To tap into a fraction of what Spielberg achieved is quite an achievement.  Now, it’s time for Nichols to relocate his old voice of originality and create a work just like “Mud,” only with that old aesthetic brilliance and creativity.  B2halfstars





F.I.L.M. of the Week (January 4, 2013)

4 01 2013

The recession has manifest itself in many obvious ways in American cinema.  There has been the vilification of the rich in movies like “Arbitrage” and “Wall Street: Money Never Sleeps,” excoriation of big business excess in “Tower Heist” and “Margin Call,” and glorification of the average joe worker-bee in “Win Win” and “The Company Men.”

Though “Take Shelter”, my pick for the “F.I.L.M. of the Week,” does not indulge in direct tapping of the zeitgeist, perhaps it best embodies it.  In a statement posted on the film’s website, director Jeff Nichols wrote:

“I believed there was a feeling out in the world that was palpable. It was an anxiety that was very real in my life, and I had the notion it was very real in the lives of other Americans as well as other people around the world.”

This brilliant realization of such post-recessional anxieties has made his “Take Shelter” a superb film that plays timely now but I suspect will ring timeless in the future.

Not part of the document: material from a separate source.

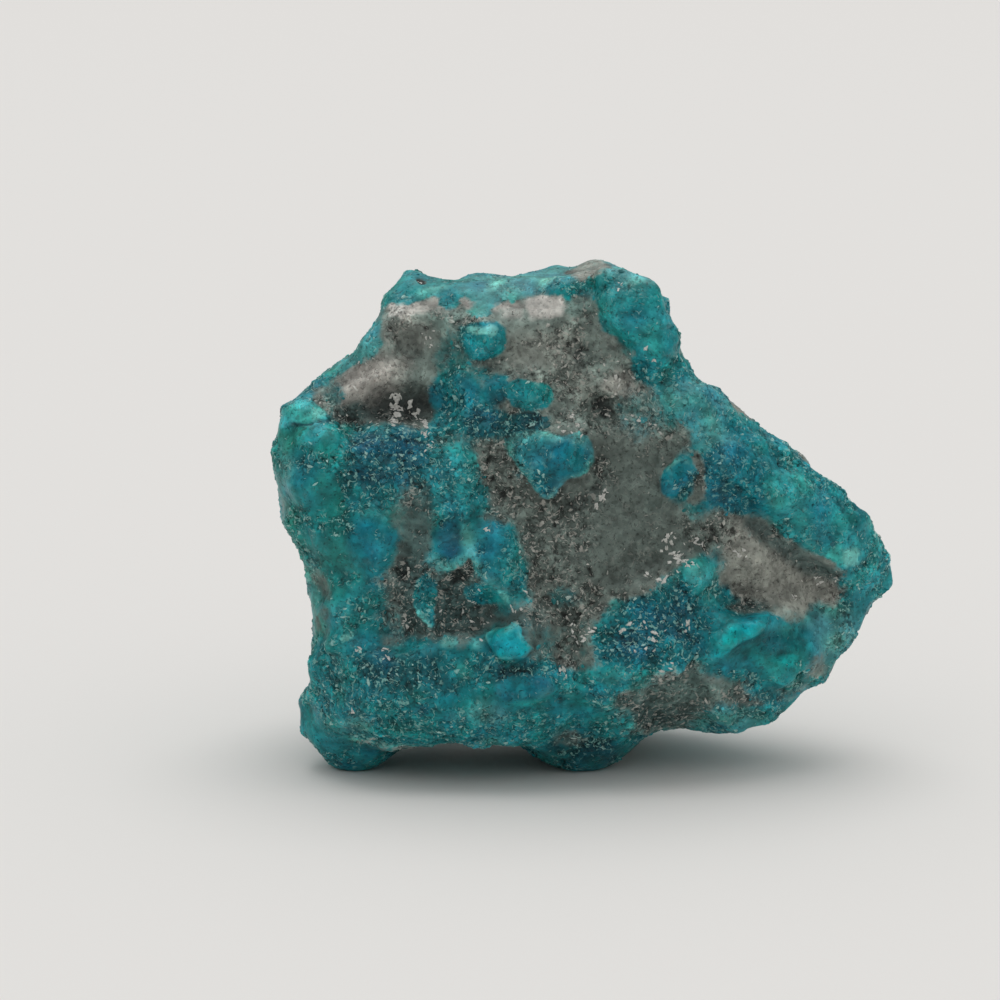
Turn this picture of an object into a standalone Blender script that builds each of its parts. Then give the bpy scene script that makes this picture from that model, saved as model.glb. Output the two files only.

“Take Shelter” opens with its protagonist, Curtis, experiencing a rain of motor oil.  This is quickly revealed to be a hallucination, but it feels like a very real way to bring some internal storms to expressionistic life.  The movie’s magical realism is a perfect compliment to the beguiling veracity of Michael Shannon’s performance as Curtis, a man who puts on a brave face for his family in tough times but ultimately struggles with some very deep demons.

As these apocalyptic delusions get worse, Curtis becomes a sort of modern-day Noah (nothing like Steve Carell’s hokey character in “Evan Almighty,” I’ll have you know).  He quietly sets out to protect his wife and daughter from a cataclysmic event that apparently only he is able to recognize on the horizon.  This tension builds until he ultimately explodes in a fit of rage directed towards a community that doesn’t understand his worries.  In the hands of Shannon, these harbingers of doom sound completely righteous, almost like the words of a prophet.

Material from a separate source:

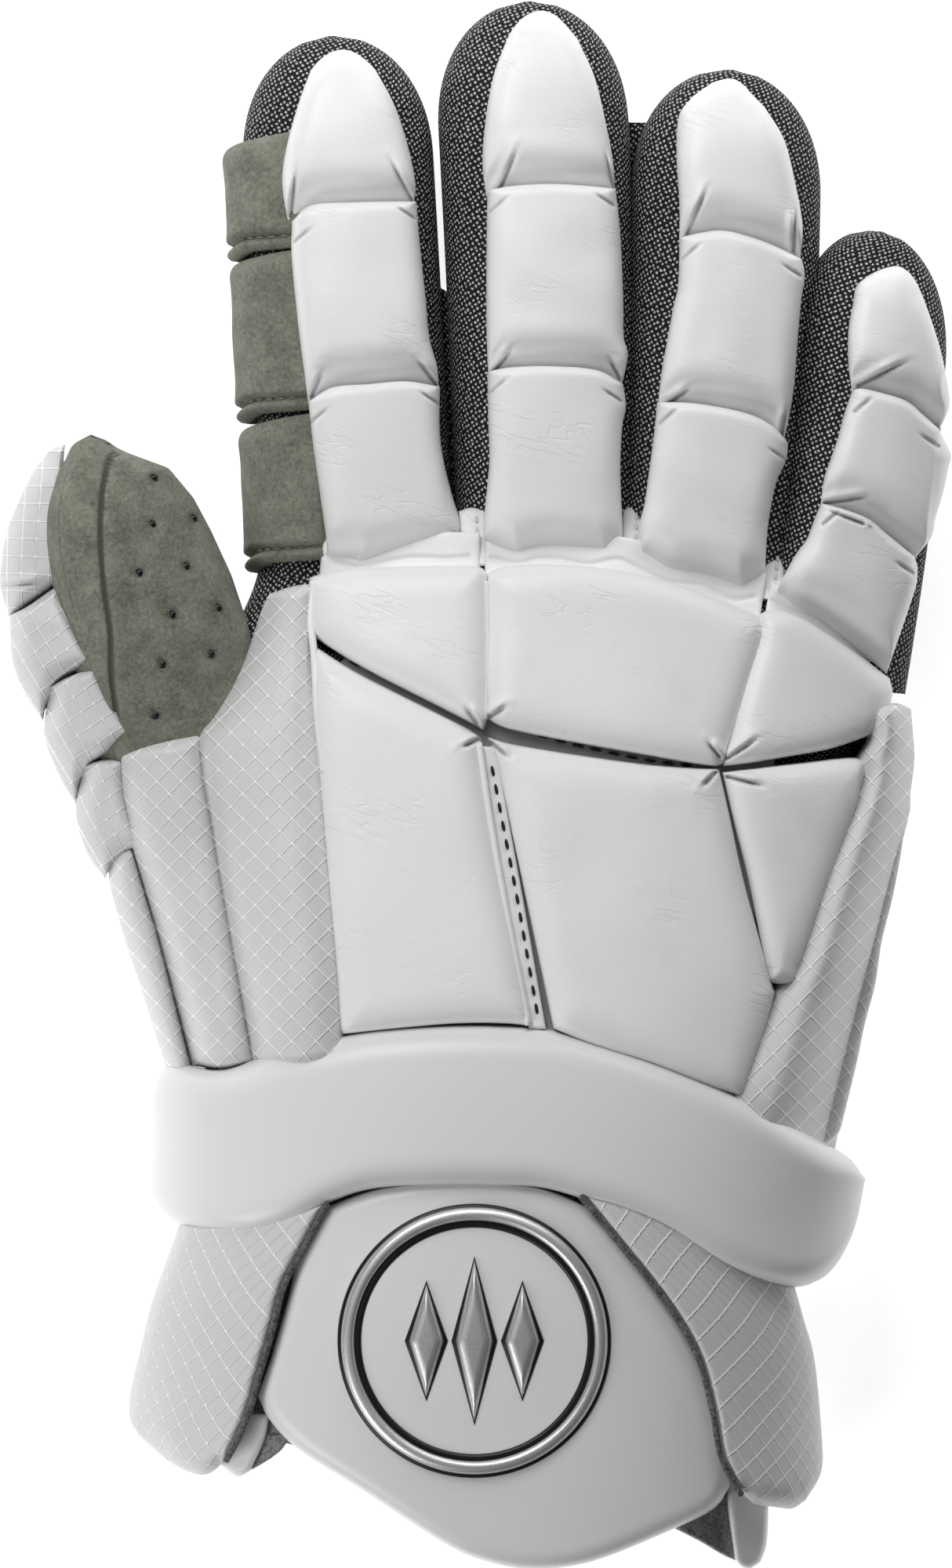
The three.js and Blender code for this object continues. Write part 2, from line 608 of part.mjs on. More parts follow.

Grounding the film in an unfair and unkind reality, on the other hand, is Jessica Chastain as Curtis’ loving wife Samantha.  She plays a very different kind of Madonna than her mother in “The Tree of Life,” one fiercely committed to the safety and stability of her family and doesn’t hesitate to fight for it.  She’s the heart and soul of “Take Shelter,” trying to work through Curtis’ torments with patience and level-headedness.  Sweet as can be, it really makes an impact when she snaps after Curtis puts a preventative tornado shelter in their backyard above their own daughter’s health.

All the while, Nichols punctuates the superb performances of Shannon and Chastain with sporadic bursts of nightmarish imagery.  Whether it’s a biting dog, masses of birds, or the mysterious motor oil, Nichols sets the mood for a constantly shape-shifting modern American anxiety.  No matter who watches this and when they watch it, I believe they will find something floating in the ambience of “Take Shelter” that will accurately represent their inner fears.